Last week we wrote a piece on the criteria Eidi Properties use to determine the viability of a potential property. Location, location, location were the three rules discussed. There are other factors, however, beyond the big three, notably, cap rate and occupancy. Although cap rate and occupancy can fall under the three rules, here is how they are distinct and important to our evaluations.
Cap rate is shorthand for capitalization rate and means the yield of a property over a year (NET OPERATING INCOME), considering the cash purchase and no debt. This allows us to establish whether or not the location is a good investment. Outside of location, cap rate is the most popular measure through which commercial real estate profitability and return potential is measured. We determine the cap rate by dividing the net operating income (cap rates do not factor in mortgage payment/debt service) by the properties purchase price.
Net is an important word in this equation. Gross income tells the total revenue of the property, but ignores the expenses. Net income subtracts the expenses, and allows us to project the value of the investment. With the cap rate, we can determine what is the ROI (return on investment) and what is the time frame under constant and predictable variable conditions. This also helps us determine the budget for capital improvements, tenant allowances etc., and what a possible future resale value might be.
Simultaneously, occupancy helps us calculate the cap rate. If the property is primarily empty, the entire cap rate is speculative. We prefer properties that are occupied with no more than 25-percent vacancy. The vacancy, at 25 percent, is an area of undeveloped potential, but not a liability as there is still 75 percent or more occupied stores. There is a ratio of risk to reward that is also considered. If a cap rate is high, the risk is higher, but potentially so is the reward. This puts us in a situation where we must evaluate the CBA (cost-benefit analysis) and consider our risk tolerance.

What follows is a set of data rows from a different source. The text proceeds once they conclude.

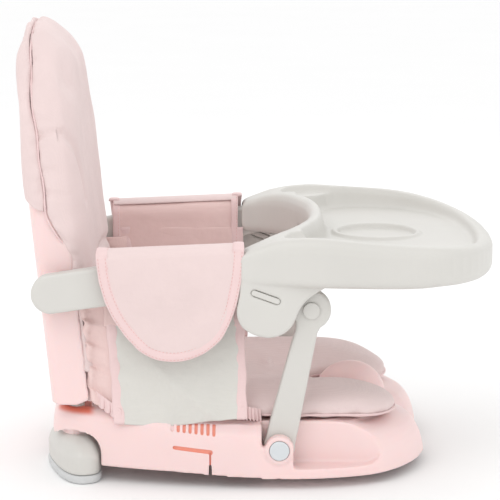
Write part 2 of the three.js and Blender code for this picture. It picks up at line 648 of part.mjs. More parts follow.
function tray() {
  const body = slab(new THREE.Shape(trayPlan()), TRAY.bottom, TRAY.top, 7, 3, 1);
  const well = loft([
    level(wellOutline, 9, TRAY.floor), level(wellOutline, 5, TRAY.floor + 1.5),
    level(wellOutline, 3, TRAY.floor + 5), level(wellOutline, 1.5, TRAY.top - 4),
    level(wellOutline, -1, TRAY.top - 1), level(wellOutline, -4, TRAY.top + 1),
    level(wellOutline, -4, TRAY.top + 20),
  ]);
  const ledgeOutline = curvedShape(ledgeShape, 28).getPoints().map((p) => new THREE.Vector2(p.x, -p.y));
  const ledge = loft([
    level(ledgeOutline, 3, TRAY.top - 3.8), level(ledgeOutline, 0.8, TRAY.top - 2.4),
    level(ledgeOutline, -1, TRAY.top - 0.6), level(ledgeOutline, -3, TRAY.top + 0.8),
    level(ledgeOutline, -3, TRAY.top + 20),
  ]);
  const underside = loft([level(wellOutline, 1, 150), level(wellOutline, 4, TRAY.floor - WALL)]);
  const channel = box([-30, 61.5], [-157, -137.4], [150, 222.5]);
  const lightening = box([30, 60], [-133.4, -112], [150, 213]);
  const apron = box([-30, 62], [-64, 64], [150, 213]);
  const lip = new THREE.LatheGeometry(
    [[CUP.radius - 1, -3], [CUP.radius + 7, -3], [CUP.radius + 6, 0.6], [CUP.radius + 4, 2.2],
      [CUP.radius + 1.5, 2.2], [CUP.radius - 1, 0.6], [CUP.radius - 1, -3]]
      .map((p) => new THREE.Vector2(...p)), 40,
  ).rotateX(Math.PI / 2).translate(CUP.x, 0, TRAY.floor);
  const recess = upright(CUP.radius - 0.5, TRAY.floor - CUP.depth, TRAY.floor + 10, 40)
    .translate(CUP.x, 0, 0);
  const cuts = [well, underside, apron, ...[channel, lightening, ledge].flatMap(bothSides)];
  const shaped = bent(cut(join(cut(body, ...cuts), lip), recess), 18, (p) => { p.z += trayLift(p); });
  const skirts = bothSides(plate(skirtShape, SKIRT_Y, 1, 2));
  return cut(join(shaped, ...skirts), ...bothSides(latchPlate(GAP, [140, 178], 0)));
}
add("tray", tray(), GREY, 0.4);
addPair("tray_latch", latchPlate(0, [SKIRT_Y[0] + 0.4, SKIRT_Y[1] + 0.4], 0.5), GREY, 0.42);

// ---- Fabric on the armrests ---------------------------------------------------------------------
// A sleeve over the armrest, drawn in the Y-Z plane and run along X with the bar's slope.
const WRAP = { rear: -142, front: -14.6, inner: 135, outer: 160.4, thick: 2.4, slope: 0.0427 };

function armWrap() {
  const { inner, outer, thick, rear, front } = WRAP;
  const round = 9;
  const top = 228.5;
  const arch = (side, grow, foot) => [
    [side(inner, grow), foot], [side(inner, grow), top - round],
    [side(inner + 3, grow), top - 3 - grow], [side(inner + 9, grow), top - grow],
    [side(outer - 9, -grow), top - grow], [side(outer - 3, -grow), top - 3 - grow],
    [side(outer, -grow), top - round], [side(outer, -grow), foot],
  ];
  const outside = arch((y) => y, 0, 200);
  const within = arch((y, grow) => y + grow, thick, 200).reverse();
  const shape = new THREE.Shape([...outside, ...within].map(([y, z]) => new THREE.Vector2(-y, z)));
  // The section's first axis becomes Y and its second Z, and the run becomes X.
  const along = slab(shape, rear, front).applyMatrix4(
    new THREE.Matrix4().set(0, 0, 1, 0, 1, 0, 0, 0, 0, 1, 0, 0, 0, 0, 0, 1),
  );
  return warp(along, (p) => { p.z += WRAP.slope * (p.x - front); });
}
addPair("arm_wrap", armWrap(), FABRIC_PINK, 0.85);

const flapShape = curvedShape(
  [
    [-142, 192.2], [-128, 160], [-108, 137], [-76, 126], [-46, 133], [-26, 156], [-19.5, 183],
    [-19.5, 198.9],
  ],
  22,
);
addPair("arm_flap", plate(flapShape, [158, 160.4]), FABRIC_PINK, 0.85);

const sidePanelShape = new THREE.Shape([
  new THREE.Vector2(-128, 71.5), new THREE.Vector2(-100, 69.5), new THREE.Vector2(-50, 62.5),
  new THREE.Vector2(-12, 62), new THREE.Vector2(-16, 198.9),
  new THREE.Vector2(-141, 192.2),
]);
addPair("side_panel", plate(sidePanelShape, [135, 137.4]), CREAM, 0.85);

export default seat;
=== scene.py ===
"""Looks of the folding booster seat: moulded plastic, padded fabric covers, webbing and trims.

Points are in millimetres where they are worked out, and turned to metres when a piece is made.
+X points to the tray, +Y to the child's left, +Z up.
"""
import math

import bmesh
import bpy
import numpy as np
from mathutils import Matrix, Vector, noise


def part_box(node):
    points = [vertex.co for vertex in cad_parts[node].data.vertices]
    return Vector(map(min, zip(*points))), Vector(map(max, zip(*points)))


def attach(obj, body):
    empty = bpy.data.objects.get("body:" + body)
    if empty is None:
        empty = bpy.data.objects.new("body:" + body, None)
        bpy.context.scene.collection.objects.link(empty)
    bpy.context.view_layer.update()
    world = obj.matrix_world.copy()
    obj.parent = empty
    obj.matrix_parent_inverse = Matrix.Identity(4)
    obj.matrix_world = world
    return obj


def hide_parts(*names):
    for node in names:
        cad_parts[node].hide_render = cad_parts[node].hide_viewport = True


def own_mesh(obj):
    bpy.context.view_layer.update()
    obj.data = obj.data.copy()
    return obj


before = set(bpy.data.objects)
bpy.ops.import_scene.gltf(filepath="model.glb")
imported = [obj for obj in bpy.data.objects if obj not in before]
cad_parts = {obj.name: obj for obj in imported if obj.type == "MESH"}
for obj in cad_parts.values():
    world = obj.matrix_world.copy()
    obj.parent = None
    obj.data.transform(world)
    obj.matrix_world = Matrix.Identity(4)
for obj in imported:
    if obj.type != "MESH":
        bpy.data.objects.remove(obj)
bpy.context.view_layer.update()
MM = 0.001
SIDES = {"right": -1, "left": 1}

# ---- Camera, light and world ------------------------------------------------------------------
scene = bpy.context.scene
camera = bpy.data.objects.new("camera", bpy.data.cameras.new("camera"))
camera.data.lens = 144
camera.data.sensor_width = 36
camera.location = (-0.005, -1.9665, 0.5625)  # metres
camera.rotation_euler = (math.radians(79.5), 0, 0)
scene.collection.objects.link(camera)
scene.camera = camera
scene.view_settings.view_transform = "Standard"


LIGHTS_AIM = Vector((0, 0, 0.2))


def area_light(name, place, size, power, color=(1, 1, 1)):
    """A round soft light (metres, watts) aimed at the middle of the seat."""
    light = bpy.data.objects.new(name, bpy.data.lights.new(name, "AREA"))
    light.data.shape = "DISK"
    light.data.size = size
    light.data.energy = power
    light.data.color = color
    light.location = place
    aim = LIGHTS_AIM - Vector(place)
    light.rotation_euler = aim.to_track_quat("-Z", "Y").to_euler()
    scene.collection.objects.link(light)


area_light("key", (-0.9, -1.4, 1.9), 1.4, 8, (1, 0.985, 0.97))
area_light("low", (0.2, -2.2, 0.35), 1.2, 1.3)
area_light("fill", (1.6, -1.0, 0.9), 1.6, 2.5)
area_light("rim", (0.3, 1.6, 1.5), 1.6, 4)
world = bpy.data.worlds.new("studio")
world.use_nodes = True
backdrop = world.node_tree.nodes["Background"]
backdrop.inputs["Color"].default_value = (1, 1, 1, 1)
backdrop.inputs["Strength"].default_value = 1.05
scene.world = world


# ---- Materials --------------------------------------------------------------------------------
class Nodes:
    """A small hand for building node trees."""

    def __init__(self, name):
        self.material = bpy.data.materials.new(name)
        self.material.use_nodes = True
        self.tree = self.material.node_tree
        self.shader = self.tree.nodes["Principled BSDF"]
        self.place = self.add("ShaderNodeTexCoord").outputs["Object"]

    def add(self, kind, inputs=None, **settings):
        node = self.tree.nodes.new(kind)
        for key, value in settings.items():
            setattr(node, key, value)
        for key, value in (inputs or {}).items():
            if isinstance(value, bpy.types.NodeSocket):
                self.tree.links.new(value, node.inputs[key])
            else:
                node.inputs[key].default_value = value
        return node

    def noise(self, scale, detail=3, place=None):
        inputs = {"Scale": scale, "Detail": detail, "Vector": place or self.place}
        return self.add("ShaderNodeTexNoise", inputs).outputs["Fac"]

    def ramp(self, value, low, high, start=0.0, end=1.0):
        node = self.add("ShaderNodeValToRGB", {"Fac": value})
        node.color_ramp.elements[0].color, node.color_ramp.elements[1].color = low, high
        node.color_ramp.elements[0].position = start
        node.color_ramp.elements[1].position = end
        return node.outputs["Color"]

    def math(self, operation, a, b):
        return self.add("ShaderNodeMath", {0: a, 1: b}, operation=operation).outputs[0]

    def bump(self, height, strength, distance, before=None):
        inputs = {"Height": height, "Strength": strength, "Distance": distance}
        if before:
            inputs["Normal"] = before
        return self.add("ShaderNodeBump", inputs).outputs["Normal"]

    def link(self, output, name):
        self.tree.links.new(output, self.shader.inputs[name])

    def set(self, **values):
        for name, value in values.items():
            self.shader.inputs[name.replace("_", " ")].default_value = value


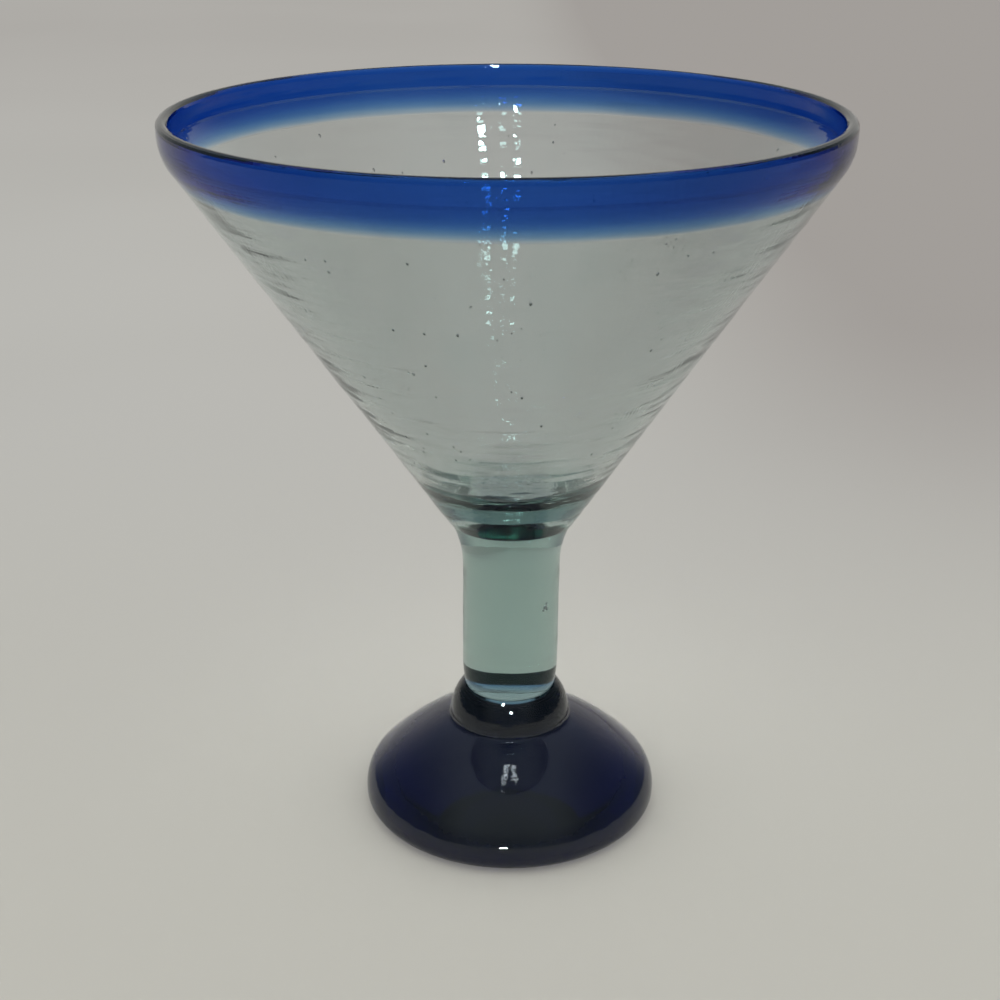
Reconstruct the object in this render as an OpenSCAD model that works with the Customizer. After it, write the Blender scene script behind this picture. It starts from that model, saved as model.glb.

Yes, location, location, location are still the three primary rules of commercial real estate investment. Both those rules have nuance and detail that must be considered. Cap rate and occupancy are part of the rules, but they are also their own, significant criteria for our investment considerations. We take these rules seriously in order to maintain our best business practices and create the conditions for success, now and into the future.